El consenso parlamentario se logró, lo que permitió decir al ministro Cavero en sede parlamentaria: «Por primera vez en España se ha asumido seriamente y al mismo tiempo de manera moderna, a la altura del tiempo histórico que nos cabe vivir, el fundamental derecho a la libertad religiosa, arrumbando viejas y definitivamente superadas querellas históricas en el campo religioso». Así lo pensábamos muchos en aquel momento.
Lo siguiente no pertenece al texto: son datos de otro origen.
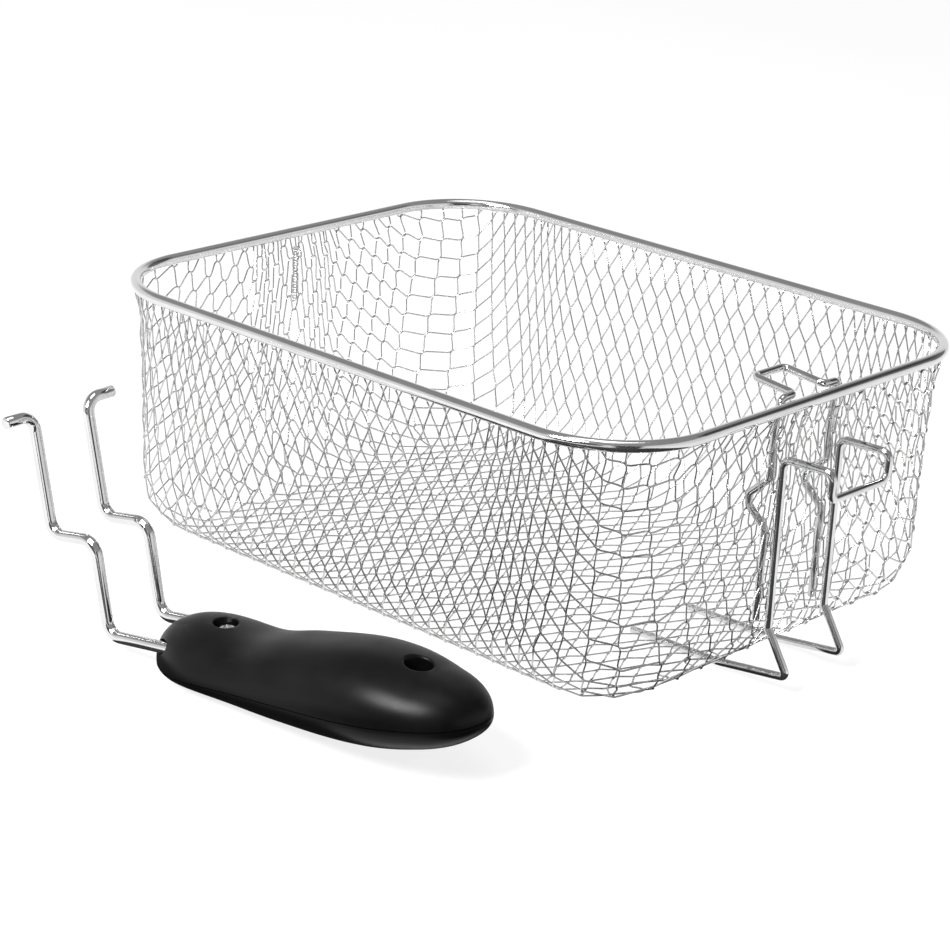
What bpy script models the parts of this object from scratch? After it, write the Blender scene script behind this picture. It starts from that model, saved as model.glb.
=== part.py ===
"""Wire deep-fryer basket with its clip-on handle lying beside it. Metres, +Z up, long side of the basket along Y.

The front wall faces -Y and carries two bent wires: the drain hook outside and the handle's socket inside. The basket
stands on the ends of its two foot wires and on the back edge of its floor. The handle has its own frame: +Y runs out of
the grip along the prongs, and z = 0 is the plane where the grip's two shells meet.
"""

import math

import bmesh
import bpy
from mathutils import Matrix, Vector

# Tub: half sizes are to the centre of the rim's band
HALF_WIDTH = 0.1000
HALF_LENGTH = 0.1276
RIM_HEIGHT = 0.0963
CORNER_RADIUS = 0.0380
LEAST_CORNER_RADIUS = 0.012
FLOOR_FILLET = 0.0215
MESH_THICKNESS = 0.0014
SIDE_DRAFT = 0.0046
END_DRAFT = 0.0032
NECK_HEIGHT = 0.0080
CORNER_STEPS = 5
FILLET_STEPS = 4

# Rim: a rolled band with a slit for the mesh, and a stiffening wire inside
BAND_RADIUS = 0.0021
BAND_WALL = 0.00045
SLIT = 0.0020
CORE_RADIUS = 0.0009
CORE_LIFT = 0.00045
MESH_TOP = RIM_HEIGHT - 0.0008
HEM_HEIGHT = 0.0030  # straight stretch of mesh that the rim takes in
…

Dos hechos convergentes propiciaron aquel clima de entendimiento. Por una parte, el cambio de actitud hacia el hecho religioso, y en concreto hacia la Iglesia católica, de los partidos que se habían caracterizado, en especial durante la II República, por un radical anticlericalismo. Sus líderes supieron conducir a sus partidos a una actitud templada, de reconocimiento del hecho religioso como digno de protección, lo que implica una concepción de laicidad positiva, como ha subrayado nuestro Tribunal Constitucional. Y, por otra parte, la contribución de la Iglesia y del mundo católico a crear las condiciones espirituales para que el consenso constitucional fuese posible, a partir del Concilio Vaticano. Lo que le ha hecho decir, con razón, a Olegario González de Cardedal: «Sin el Concilio no hubiera sido posible la Constitución tal como de hecho llegó a ser».
La ley estableció el marco de los acuerdos de cooperación de las confesiones «con notorio arraigo» con el Estado. Hasta ahora se han suscrito con la comunidad judía, las iglesias evangélicas y la comunidad musulmana. Faltaría el acuerdo con las iglesias ortodoxas, pero dificultades entre ellas han impedido su culminación.
A los 40 años de su vigencia, me parece justo reconocer que la voluntad de la ley no fue otra que servir a la concordia religiosa y civil de los españoles y que la inmensa mayoría de las fuerzas políticas de entonces confluyeron en este noble propósito. Esto es lo que representa la Ley de Libertad Religiosa de 1980. Muchos coincidirán conmigo que lo deseable es que esa voluntad de concordia prevalezca en la España de 2020.